**What is expected**
Using the material below, print the line that contains "Continue the OpenSCAD", the line that contains "(0.090, 0.080, 0.074))", and every line in between, exactly and nothing else.

**Recorded data**
········
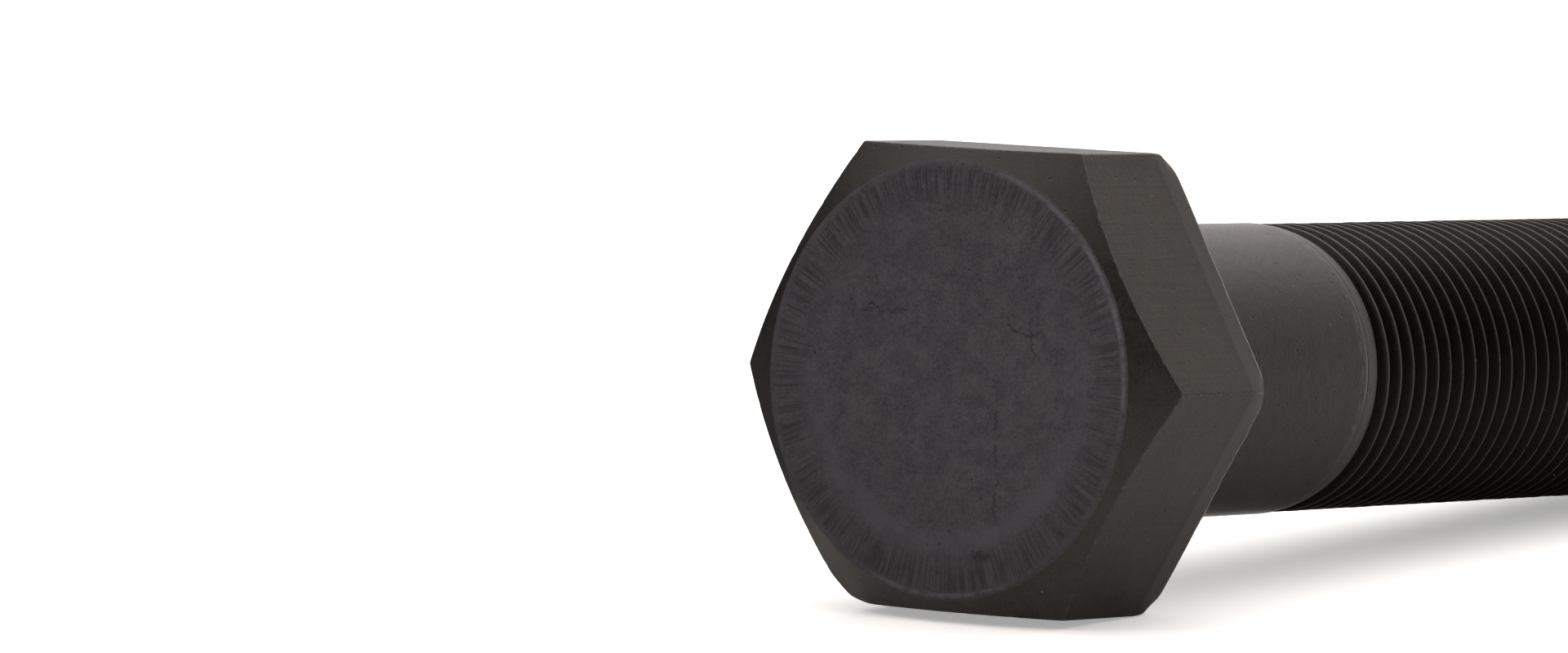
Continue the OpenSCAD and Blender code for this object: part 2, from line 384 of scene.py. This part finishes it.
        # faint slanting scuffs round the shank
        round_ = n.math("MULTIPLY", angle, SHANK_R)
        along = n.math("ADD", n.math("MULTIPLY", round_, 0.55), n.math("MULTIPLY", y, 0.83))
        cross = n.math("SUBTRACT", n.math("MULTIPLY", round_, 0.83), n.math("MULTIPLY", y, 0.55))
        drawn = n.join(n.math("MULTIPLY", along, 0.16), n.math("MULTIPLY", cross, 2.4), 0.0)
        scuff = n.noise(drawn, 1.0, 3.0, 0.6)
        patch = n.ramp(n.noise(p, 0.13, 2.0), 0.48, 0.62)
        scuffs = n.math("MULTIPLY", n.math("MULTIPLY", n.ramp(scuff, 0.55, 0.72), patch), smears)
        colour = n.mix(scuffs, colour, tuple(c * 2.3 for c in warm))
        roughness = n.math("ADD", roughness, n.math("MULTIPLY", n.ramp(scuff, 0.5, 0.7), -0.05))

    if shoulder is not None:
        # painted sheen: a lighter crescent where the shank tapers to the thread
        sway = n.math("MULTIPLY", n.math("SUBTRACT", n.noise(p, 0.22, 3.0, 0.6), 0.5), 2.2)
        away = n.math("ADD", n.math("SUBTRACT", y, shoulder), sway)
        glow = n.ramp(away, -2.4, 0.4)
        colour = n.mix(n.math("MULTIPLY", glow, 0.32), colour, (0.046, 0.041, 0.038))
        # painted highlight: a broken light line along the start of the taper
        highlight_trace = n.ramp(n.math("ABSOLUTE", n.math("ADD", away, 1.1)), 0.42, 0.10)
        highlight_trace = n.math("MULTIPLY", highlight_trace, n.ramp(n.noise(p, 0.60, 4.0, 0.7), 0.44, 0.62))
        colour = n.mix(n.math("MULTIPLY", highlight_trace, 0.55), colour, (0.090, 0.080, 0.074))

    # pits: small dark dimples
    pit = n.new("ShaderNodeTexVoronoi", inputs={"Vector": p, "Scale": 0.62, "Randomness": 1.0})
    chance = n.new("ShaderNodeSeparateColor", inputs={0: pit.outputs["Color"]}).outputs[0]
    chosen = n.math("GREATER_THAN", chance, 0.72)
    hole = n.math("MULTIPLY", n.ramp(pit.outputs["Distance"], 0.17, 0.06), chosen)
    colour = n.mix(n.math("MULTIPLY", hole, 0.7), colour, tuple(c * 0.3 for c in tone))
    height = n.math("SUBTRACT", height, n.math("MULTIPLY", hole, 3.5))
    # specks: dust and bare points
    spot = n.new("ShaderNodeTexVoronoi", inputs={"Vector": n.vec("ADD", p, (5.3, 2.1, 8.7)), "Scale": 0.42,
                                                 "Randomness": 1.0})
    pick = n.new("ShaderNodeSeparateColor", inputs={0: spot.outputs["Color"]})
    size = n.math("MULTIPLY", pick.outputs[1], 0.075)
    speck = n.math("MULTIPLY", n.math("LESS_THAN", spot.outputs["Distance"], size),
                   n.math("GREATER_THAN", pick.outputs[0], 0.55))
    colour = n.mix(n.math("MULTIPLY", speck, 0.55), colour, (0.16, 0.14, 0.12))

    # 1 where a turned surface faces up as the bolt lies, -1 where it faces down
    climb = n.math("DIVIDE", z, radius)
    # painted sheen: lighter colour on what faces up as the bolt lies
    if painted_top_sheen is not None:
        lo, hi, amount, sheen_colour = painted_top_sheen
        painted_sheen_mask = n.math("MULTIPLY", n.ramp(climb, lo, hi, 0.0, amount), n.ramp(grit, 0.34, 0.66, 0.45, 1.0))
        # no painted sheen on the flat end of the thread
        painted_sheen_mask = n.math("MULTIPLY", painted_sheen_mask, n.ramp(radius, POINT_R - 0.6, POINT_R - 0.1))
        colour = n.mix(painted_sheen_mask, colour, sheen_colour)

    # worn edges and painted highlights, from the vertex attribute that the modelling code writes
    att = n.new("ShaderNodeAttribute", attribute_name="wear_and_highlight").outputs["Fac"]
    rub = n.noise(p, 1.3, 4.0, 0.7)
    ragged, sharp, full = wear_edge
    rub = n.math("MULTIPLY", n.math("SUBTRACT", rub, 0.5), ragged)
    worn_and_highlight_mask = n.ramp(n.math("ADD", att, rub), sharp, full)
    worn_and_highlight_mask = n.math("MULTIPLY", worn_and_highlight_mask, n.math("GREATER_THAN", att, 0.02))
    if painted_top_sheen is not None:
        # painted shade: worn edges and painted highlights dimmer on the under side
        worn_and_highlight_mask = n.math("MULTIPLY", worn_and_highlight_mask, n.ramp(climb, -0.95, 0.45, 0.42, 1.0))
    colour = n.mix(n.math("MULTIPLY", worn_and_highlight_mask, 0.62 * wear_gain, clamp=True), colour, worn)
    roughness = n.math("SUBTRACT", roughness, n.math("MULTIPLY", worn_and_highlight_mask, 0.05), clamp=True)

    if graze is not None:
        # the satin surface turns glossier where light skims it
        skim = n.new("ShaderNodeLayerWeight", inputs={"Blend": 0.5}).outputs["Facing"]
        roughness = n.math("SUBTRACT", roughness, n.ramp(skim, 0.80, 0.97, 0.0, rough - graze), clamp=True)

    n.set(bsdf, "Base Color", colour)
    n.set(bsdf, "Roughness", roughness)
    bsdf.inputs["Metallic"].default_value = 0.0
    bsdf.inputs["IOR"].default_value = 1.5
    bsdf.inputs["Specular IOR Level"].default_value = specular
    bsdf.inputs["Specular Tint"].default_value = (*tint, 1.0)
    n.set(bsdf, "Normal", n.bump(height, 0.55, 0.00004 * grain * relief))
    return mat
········
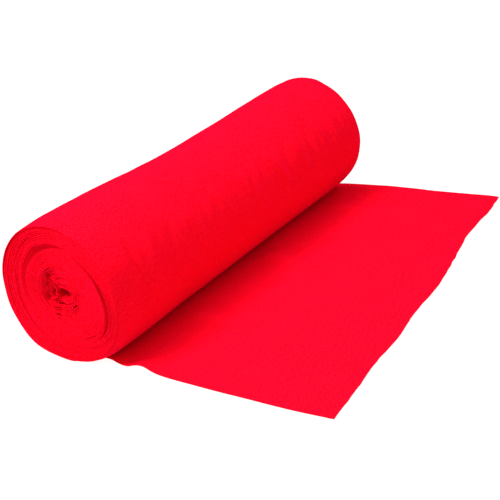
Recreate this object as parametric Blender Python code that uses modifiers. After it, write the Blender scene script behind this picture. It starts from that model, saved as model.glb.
········
**Solution to the exercise**
Continue the OpenSCAD and Blender code for this object: part 2, from line 384 of scene.py. This part finishes it.
        # faint slanting scuffs round the shank
        round_ = n.math("MULTIPLY", angle, SHANK_R)
        along = n.math("ADD", n.math("MULTIPLY", round_, 0.55), n.math("MULTIPLY", y, 0.83))
        cross = n.math("SUBTRACT", n.math("MULTIPLY", round_, 0.83), n.math("MULTIPLY", y, 0.55))
        drawn = n.join(n.math("MULTIPLY", along, 0.16), n.math("MULTIPLY", cross, 2.4), 0.0)
        scuff = n.noise(drawn, 1.0, 3.0, 0.6)
        patch = n.ramp(n.noise(p, 0.13, 2.0), 0.48, 0.62)
        scuffs = n.math("MULTIPLY", n.math("MULTIPLY", n.ramp(scuff, 0.55, 0.72), patch), smears)
        colour = n.mix(scuffs, colour, tuple(c * 2.3 for c in warm))
        roughness = n.math("ADD", roughness, n.math("MULTIPLY", n.ramp(scuff, 0.5, 0.7), -0.05))

    if shoulder is not None:
        # painted sheen: a lighter crescent where the shank tapers to the thread
        sway = n.math("MULTIPLY", n.math("SUBTRACT", n.noise(p, 0.22, 3.0, 0.6), 0.5), 2.2)
        away = n.math("ADD", n.math("SUBTRACT", y, shoulder), sway)
        glow = n.ramp(away, -2.4, 0.4)
        colour = n.mix(n.math("MULTIPLY", glow, 0.32), colour, (0.046, 0.041, 0.038))
        # painted highlight: a broken light line along the start of the taper
        highlight_trace = n.ramp(n.math("ABSOLUTE", n.math("ADD", away, 1.1)), 0.42, 0.10)
        highlight_trace = n.math("MULTIPLY", highlight_trace, n.ramp(n.noise(p, 0.60, 4.0, 0.7), 0.44, 0.62))
        colour = n.mix(n.math("MULTIPLY", highlight_trace, 0.55), colour, (0.090, 0.080, 0.074))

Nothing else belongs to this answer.